Ada cerita sewaktu kami melewati Desa Sungai Riam. Di pinggiran jalan di desa itu banyak dipasang spanduk-spanduk yang berpesan bahwa “Sapi punya kandang, orang punya jalan, jaga xxxxx”. Aku tidak bisa lihat dengan jelas apa pesan terakhirnya akibat melaju dengan cepat. Setelah melaju sekitar 5 km di jalanan desa ini, 200 meter di depanku ada rombongan sapi sedang berjalan di pinggir jalan tanpa penggembala.

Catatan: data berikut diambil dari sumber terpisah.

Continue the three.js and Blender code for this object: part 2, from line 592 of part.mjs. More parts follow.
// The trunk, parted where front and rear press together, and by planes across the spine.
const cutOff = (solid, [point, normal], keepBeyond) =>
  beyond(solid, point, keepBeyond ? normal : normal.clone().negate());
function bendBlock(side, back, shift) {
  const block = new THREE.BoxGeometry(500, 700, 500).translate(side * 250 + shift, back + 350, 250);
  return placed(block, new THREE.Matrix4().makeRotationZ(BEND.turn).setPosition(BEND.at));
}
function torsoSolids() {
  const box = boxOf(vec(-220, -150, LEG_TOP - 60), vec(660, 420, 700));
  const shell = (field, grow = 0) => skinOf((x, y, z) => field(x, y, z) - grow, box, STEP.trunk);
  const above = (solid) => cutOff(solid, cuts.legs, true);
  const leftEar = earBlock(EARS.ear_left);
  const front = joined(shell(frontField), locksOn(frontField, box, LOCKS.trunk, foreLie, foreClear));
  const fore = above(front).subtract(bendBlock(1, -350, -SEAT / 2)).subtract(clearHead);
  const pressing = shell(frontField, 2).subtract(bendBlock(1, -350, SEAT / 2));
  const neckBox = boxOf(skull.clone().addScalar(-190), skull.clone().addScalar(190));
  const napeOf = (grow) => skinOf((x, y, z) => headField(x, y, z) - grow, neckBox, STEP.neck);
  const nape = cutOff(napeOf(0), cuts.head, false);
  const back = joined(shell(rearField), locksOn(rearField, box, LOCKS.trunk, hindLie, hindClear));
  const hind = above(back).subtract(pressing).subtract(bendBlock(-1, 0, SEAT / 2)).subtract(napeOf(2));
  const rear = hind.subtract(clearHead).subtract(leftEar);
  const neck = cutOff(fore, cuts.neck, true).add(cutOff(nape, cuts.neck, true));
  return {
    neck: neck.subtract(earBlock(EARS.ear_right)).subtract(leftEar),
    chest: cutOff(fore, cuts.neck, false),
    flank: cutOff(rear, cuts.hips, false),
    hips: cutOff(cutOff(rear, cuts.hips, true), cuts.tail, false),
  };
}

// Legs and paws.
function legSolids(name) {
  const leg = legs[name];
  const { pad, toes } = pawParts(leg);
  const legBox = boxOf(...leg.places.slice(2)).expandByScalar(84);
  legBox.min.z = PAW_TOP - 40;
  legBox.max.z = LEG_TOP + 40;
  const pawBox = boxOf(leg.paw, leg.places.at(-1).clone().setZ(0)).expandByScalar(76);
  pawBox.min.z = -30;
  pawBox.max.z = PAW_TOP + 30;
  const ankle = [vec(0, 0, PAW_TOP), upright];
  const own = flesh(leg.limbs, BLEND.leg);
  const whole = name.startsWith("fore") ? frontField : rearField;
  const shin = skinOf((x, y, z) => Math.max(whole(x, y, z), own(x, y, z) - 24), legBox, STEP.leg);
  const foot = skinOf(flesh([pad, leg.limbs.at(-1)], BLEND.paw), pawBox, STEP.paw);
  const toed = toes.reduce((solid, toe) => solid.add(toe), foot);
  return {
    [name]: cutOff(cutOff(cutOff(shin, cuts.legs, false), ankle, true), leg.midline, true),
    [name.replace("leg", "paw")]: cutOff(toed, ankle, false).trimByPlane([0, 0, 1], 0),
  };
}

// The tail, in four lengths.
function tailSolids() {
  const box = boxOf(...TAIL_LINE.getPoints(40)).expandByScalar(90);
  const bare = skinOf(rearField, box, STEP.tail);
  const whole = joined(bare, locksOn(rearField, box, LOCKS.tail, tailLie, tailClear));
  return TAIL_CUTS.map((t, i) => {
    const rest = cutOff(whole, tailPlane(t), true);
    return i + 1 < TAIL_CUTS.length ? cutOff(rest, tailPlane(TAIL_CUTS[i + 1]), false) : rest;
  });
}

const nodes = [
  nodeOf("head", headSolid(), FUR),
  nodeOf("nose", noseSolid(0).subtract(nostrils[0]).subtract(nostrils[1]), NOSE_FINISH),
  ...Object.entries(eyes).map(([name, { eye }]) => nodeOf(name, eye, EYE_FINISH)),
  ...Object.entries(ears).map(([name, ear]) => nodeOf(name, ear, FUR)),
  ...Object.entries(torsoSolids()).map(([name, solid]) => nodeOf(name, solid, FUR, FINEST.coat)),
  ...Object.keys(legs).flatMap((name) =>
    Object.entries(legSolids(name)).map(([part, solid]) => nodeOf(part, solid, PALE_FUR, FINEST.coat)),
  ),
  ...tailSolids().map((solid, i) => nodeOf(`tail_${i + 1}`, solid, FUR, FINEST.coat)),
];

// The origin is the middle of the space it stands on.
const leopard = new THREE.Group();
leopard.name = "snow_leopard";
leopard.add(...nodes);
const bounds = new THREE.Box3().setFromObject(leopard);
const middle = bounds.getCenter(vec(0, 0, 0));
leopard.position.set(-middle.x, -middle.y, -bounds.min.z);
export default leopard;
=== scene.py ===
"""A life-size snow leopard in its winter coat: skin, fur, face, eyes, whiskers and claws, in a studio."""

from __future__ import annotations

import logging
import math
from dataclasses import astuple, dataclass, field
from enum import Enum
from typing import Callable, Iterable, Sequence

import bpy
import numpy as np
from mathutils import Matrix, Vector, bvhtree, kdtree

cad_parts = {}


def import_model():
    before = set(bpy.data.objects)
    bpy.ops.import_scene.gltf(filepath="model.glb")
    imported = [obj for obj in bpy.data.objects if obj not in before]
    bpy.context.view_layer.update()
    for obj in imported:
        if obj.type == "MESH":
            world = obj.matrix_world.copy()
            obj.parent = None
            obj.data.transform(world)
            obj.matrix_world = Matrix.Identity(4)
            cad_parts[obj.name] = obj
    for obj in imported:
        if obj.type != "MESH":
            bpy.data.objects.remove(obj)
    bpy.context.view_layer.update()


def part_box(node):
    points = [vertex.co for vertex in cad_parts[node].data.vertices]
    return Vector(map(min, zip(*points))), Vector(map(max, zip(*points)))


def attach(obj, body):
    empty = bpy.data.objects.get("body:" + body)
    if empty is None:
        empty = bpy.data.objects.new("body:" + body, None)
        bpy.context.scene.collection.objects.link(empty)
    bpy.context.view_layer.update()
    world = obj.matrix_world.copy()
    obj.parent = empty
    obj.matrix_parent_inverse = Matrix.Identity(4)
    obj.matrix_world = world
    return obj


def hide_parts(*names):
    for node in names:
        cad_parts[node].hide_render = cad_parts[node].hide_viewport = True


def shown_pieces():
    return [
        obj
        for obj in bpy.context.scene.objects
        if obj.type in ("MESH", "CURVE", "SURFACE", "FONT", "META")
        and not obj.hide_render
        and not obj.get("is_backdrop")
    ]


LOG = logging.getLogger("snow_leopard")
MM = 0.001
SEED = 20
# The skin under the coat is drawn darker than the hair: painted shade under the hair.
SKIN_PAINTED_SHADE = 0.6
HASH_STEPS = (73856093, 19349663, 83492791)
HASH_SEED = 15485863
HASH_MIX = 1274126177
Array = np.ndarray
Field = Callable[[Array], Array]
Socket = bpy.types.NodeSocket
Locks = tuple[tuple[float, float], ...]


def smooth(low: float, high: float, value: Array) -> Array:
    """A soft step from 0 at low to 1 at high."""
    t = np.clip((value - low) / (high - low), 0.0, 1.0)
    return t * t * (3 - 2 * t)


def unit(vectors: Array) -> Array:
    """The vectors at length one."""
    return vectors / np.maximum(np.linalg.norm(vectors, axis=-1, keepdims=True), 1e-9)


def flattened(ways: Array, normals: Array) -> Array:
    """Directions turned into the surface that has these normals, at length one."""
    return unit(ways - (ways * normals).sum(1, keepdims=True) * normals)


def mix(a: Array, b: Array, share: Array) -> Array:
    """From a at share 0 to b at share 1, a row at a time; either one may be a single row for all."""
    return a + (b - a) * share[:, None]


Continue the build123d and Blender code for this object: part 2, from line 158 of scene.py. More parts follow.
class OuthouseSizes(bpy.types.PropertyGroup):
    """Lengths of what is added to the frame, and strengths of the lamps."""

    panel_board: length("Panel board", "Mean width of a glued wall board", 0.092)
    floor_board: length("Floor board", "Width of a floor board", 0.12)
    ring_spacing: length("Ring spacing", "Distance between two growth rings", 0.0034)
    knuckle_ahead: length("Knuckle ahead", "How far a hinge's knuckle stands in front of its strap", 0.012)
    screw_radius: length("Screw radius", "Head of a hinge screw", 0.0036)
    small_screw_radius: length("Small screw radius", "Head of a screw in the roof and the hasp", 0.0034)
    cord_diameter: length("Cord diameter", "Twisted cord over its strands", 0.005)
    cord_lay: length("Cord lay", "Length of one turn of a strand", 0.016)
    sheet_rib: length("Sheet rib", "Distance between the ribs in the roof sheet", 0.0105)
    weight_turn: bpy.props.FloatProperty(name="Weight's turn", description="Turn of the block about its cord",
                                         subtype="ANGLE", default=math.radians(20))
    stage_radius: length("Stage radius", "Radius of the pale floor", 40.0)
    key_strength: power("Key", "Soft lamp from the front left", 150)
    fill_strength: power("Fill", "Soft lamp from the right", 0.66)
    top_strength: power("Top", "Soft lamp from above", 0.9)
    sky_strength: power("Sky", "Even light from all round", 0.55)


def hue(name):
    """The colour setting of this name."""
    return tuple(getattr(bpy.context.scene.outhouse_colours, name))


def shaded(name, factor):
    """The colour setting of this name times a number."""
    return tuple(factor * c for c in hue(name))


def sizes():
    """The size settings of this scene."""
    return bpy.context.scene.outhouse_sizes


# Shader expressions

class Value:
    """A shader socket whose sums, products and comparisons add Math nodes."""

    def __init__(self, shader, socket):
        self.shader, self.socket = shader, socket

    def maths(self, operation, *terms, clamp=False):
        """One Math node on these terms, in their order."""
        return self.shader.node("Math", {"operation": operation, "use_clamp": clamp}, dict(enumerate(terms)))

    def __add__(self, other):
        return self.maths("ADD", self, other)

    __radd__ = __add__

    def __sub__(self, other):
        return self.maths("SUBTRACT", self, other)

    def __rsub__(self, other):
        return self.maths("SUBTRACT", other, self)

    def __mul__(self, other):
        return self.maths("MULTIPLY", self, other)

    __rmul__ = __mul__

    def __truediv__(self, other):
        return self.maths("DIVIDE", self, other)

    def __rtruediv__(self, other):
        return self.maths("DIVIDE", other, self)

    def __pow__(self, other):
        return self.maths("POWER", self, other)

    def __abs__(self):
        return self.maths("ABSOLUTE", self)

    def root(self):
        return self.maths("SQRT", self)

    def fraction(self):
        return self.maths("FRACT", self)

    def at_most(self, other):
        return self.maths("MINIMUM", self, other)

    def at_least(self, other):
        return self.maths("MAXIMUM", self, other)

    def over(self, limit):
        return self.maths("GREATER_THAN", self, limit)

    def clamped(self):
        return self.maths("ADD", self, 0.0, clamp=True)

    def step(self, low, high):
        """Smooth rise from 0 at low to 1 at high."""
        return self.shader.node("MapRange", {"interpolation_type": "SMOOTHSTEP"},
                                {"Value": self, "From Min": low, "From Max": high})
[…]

Saat aku semakin dekat dengan sapi itu, tiba-tiba tanpa alasan, ada satu sapi yang ke tengah jalan sambil agak berlari. Tanpa alasan karena sapi lainnya masih di pinggir jalan. Hampir saja tertabrak, untungnya masih bisa kuhindari, lebih tepatnya sapinya tiba-tiba minggir lagi.

Ada satu pengendara di belakangku yang menggunakan motor gede. Dia ikut kesal dengan momen tadi dan ikut mengusir sapi-sapi tadi dari tengah jalan. Mungkin inilah maksud dari spanduk-spanduk tadi. Agar pengendara berhati-hati dan pemilik sapi sadar untuk menjaga sapinya. Oke, perjalanan kita lanjut dengan lancar hingga tujuan. Kita sampai di tujuan 30 menit setelahnya, belum terlalu sore. Masih sekitar 1,5 jam dari matahari tenggelam. Kita bersantai, berfoto-foto diatas bukit sambil menikmati angin sepoi-sepoi dan pemandangan.


Panyipatan dari Puncak Bukit Timah

Karena sudah mulai bosan diatas bukit, namun masih belum puas dengan hanya satu tujuan, pun masih ada beberapa waktu sebelum matahari tenggelam, kami memutuskan untuk ke Pantai Batakan Baru yang tidak jauh. Kami sampai disana kira-kira 10 menit dari Bukit Timah. Tak ada yang dilakukan kecuali menikmati pemandangan dan matahari tenggelam. Langit kala itu campuran dari warna biru, jingga, dan merah muda. Sangat indah.